**PROMPT:**
Quote exactly, and only, the lines from the one with "obj.data.transform(world)" down to the one with "NEAR, FAR = 0.05, 60.0", both included.

**INFORMATION SHOWN:**
··········

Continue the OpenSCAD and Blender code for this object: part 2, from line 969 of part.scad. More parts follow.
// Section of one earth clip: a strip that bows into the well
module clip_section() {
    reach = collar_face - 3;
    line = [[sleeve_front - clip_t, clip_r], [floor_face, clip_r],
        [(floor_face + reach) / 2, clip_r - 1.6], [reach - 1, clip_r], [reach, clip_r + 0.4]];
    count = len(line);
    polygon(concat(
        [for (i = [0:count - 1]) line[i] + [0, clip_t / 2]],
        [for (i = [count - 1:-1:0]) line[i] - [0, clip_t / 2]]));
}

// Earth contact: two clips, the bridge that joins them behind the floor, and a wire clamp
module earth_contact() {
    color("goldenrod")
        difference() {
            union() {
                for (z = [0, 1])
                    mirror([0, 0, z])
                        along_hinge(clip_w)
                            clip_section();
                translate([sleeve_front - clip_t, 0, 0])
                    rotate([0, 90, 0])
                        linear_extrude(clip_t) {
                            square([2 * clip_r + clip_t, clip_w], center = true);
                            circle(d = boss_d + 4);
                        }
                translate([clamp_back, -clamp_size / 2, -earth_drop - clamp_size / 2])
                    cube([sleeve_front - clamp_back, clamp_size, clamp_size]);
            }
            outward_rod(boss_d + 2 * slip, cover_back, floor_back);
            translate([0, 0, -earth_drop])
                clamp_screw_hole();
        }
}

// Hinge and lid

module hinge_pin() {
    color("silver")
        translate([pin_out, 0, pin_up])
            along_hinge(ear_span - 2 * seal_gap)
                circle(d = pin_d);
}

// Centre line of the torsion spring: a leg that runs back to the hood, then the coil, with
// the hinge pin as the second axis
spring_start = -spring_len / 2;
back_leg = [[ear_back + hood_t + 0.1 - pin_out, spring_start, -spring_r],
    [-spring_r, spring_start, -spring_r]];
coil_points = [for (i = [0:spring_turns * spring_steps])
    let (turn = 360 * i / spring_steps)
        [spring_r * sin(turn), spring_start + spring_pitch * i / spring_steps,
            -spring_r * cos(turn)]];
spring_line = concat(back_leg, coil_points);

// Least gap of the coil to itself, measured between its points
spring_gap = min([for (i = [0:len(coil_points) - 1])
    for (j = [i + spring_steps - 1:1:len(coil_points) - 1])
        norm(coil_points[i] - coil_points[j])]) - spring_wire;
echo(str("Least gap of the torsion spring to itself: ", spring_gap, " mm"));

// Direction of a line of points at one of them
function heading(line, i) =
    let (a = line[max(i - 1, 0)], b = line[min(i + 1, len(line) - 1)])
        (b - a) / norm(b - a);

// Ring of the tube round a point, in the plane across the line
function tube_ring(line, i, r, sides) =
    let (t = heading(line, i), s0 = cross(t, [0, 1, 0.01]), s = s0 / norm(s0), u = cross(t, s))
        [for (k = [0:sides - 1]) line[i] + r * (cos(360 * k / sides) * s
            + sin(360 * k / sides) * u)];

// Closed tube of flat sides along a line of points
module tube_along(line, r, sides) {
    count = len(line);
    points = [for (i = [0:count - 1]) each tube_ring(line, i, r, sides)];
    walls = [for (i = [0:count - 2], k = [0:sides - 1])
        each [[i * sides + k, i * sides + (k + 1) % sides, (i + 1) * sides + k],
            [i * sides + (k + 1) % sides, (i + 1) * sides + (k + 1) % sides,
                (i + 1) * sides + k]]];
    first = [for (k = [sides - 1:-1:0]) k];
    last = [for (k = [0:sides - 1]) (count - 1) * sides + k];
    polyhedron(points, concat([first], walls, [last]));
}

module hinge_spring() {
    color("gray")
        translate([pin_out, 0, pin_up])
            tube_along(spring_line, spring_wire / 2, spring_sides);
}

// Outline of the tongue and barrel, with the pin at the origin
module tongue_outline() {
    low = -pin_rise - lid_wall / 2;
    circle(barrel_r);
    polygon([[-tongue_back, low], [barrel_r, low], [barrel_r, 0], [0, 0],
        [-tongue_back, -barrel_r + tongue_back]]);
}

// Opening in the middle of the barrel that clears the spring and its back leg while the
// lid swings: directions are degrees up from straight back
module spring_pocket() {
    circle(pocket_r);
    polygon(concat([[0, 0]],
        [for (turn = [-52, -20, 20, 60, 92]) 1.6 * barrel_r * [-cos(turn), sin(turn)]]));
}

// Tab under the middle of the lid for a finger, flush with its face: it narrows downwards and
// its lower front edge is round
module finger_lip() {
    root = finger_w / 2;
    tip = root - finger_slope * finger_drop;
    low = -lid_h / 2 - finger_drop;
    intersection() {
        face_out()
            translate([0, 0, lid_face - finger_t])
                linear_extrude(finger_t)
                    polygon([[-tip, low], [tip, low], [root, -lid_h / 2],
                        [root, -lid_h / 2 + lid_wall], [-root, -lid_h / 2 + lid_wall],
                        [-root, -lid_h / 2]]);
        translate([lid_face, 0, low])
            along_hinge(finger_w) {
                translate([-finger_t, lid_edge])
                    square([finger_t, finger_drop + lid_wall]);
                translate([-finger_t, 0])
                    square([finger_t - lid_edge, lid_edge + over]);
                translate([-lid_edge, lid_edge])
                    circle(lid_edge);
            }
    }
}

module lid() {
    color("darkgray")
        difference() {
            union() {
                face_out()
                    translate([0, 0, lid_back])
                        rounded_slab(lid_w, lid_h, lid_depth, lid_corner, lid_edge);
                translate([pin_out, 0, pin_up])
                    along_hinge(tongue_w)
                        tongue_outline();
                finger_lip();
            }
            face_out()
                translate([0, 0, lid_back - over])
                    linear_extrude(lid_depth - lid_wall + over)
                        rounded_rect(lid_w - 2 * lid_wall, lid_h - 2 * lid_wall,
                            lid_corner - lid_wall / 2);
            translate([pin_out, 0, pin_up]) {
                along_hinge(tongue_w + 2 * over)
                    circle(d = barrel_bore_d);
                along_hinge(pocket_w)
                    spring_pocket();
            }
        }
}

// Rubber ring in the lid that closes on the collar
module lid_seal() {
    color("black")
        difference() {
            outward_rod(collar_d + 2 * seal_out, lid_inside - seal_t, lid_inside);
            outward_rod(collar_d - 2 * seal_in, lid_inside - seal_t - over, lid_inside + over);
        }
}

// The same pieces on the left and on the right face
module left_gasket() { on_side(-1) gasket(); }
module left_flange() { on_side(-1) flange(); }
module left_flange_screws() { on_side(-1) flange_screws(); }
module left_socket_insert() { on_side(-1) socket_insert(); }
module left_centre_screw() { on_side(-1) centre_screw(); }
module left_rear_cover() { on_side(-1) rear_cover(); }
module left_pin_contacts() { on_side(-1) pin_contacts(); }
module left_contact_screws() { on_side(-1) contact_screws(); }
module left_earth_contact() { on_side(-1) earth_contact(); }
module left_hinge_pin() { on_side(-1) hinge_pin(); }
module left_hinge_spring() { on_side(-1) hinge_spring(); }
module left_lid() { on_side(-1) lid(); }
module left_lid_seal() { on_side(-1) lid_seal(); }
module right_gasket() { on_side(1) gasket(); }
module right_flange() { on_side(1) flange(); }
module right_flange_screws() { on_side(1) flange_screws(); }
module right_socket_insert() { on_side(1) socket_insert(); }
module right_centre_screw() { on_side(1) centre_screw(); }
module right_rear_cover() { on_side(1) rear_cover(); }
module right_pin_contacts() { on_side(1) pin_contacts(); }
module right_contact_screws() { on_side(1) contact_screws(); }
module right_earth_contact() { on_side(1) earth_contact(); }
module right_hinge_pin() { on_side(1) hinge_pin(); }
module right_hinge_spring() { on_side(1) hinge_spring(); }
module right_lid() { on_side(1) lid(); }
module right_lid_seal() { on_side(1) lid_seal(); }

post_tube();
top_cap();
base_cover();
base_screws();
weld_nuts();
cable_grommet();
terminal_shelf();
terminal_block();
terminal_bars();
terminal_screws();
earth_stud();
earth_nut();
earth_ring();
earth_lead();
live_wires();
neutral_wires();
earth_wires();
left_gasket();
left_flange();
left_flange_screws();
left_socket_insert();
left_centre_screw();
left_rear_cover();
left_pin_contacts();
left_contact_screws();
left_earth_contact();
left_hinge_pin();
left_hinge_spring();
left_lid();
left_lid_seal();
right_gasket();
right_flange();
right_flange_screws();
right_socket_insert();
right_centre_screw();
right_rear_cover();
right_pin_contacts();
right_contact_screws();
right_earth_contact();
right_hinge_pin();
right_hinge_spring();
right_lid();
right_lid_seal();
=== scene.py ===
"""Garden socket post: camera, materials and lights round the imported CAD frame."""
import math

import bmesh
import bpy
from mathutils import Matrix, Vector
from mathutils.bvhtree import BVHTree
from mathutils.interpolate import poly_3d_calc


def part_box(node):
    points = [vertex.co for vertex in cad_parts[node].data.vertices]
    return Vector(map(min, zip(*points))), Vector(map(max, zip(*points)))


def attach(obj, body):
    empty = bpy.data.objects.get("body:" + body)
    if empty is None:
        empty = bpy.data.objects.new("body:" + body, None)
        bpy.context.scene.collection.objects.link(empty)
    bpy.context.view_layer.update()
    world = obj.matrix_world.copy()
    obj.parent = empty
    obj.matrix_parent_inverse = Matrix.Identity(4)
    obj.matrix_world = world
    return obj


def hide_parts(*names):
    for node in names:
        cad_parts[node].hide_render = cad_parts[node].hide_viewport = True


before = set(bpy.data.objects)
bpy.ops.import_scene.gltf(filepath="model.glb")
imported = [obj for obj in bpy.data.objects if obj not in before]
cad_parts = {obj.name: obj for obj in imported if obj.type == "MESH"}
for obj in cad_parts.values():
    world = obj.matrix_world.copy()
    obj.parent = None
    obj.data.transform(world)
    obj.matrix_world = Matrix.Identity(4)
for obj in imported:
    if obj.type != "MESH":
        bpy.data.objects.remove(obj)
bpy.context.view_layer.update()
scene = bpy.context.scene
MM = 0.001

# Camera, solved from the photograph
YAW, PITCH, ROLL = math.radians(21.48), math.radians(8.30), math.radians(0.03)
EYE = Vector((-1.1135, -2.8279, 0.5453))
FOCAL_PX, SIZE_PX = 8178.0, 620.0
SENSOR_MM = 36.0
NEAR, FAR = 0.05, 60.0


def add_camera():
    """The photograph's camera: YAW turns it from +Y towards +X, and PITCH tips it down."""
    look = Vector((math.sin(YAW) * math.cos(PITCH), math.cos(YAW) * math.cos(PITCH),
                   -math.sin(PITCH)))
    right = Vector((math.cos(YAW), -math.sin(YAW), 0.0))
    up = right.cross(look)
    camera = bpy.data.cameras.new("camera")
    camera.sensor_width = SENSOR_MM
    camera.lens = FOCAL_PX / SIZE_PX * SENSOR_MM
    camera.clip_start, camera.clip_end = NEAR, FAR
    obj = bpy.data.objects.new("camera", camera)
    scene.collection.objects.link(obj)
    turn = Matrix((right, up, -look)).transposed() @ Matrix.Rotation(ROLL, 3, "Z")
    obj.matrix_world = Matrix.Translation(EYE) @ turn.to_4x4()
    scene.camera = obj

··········

**SOLUTION TO THIS PROBLEM:**
    obj.data.transform(world)
    obj.matrix_world = Matrix.Identity(4)
for obj in imported:
    if obj.type != "MESH":
        bpy.data.objects.remove(obj)
bpy.context.view_layer.update()
scene = bpy.context.scene
MM = 0.001

# Camera, solved from the photograph
YAW, PITCH, ROLL = math.radians(21.48), math.radians(8.30), math.radians(0.03)
EYE = Vector((-1.1135, -2.8279, 0.5453))
FOCAL_PX, SIZE_PX = 8178.0, 620.0
SENSOR_MM = 36.0
NEAR, FAR = 0.05, 60.0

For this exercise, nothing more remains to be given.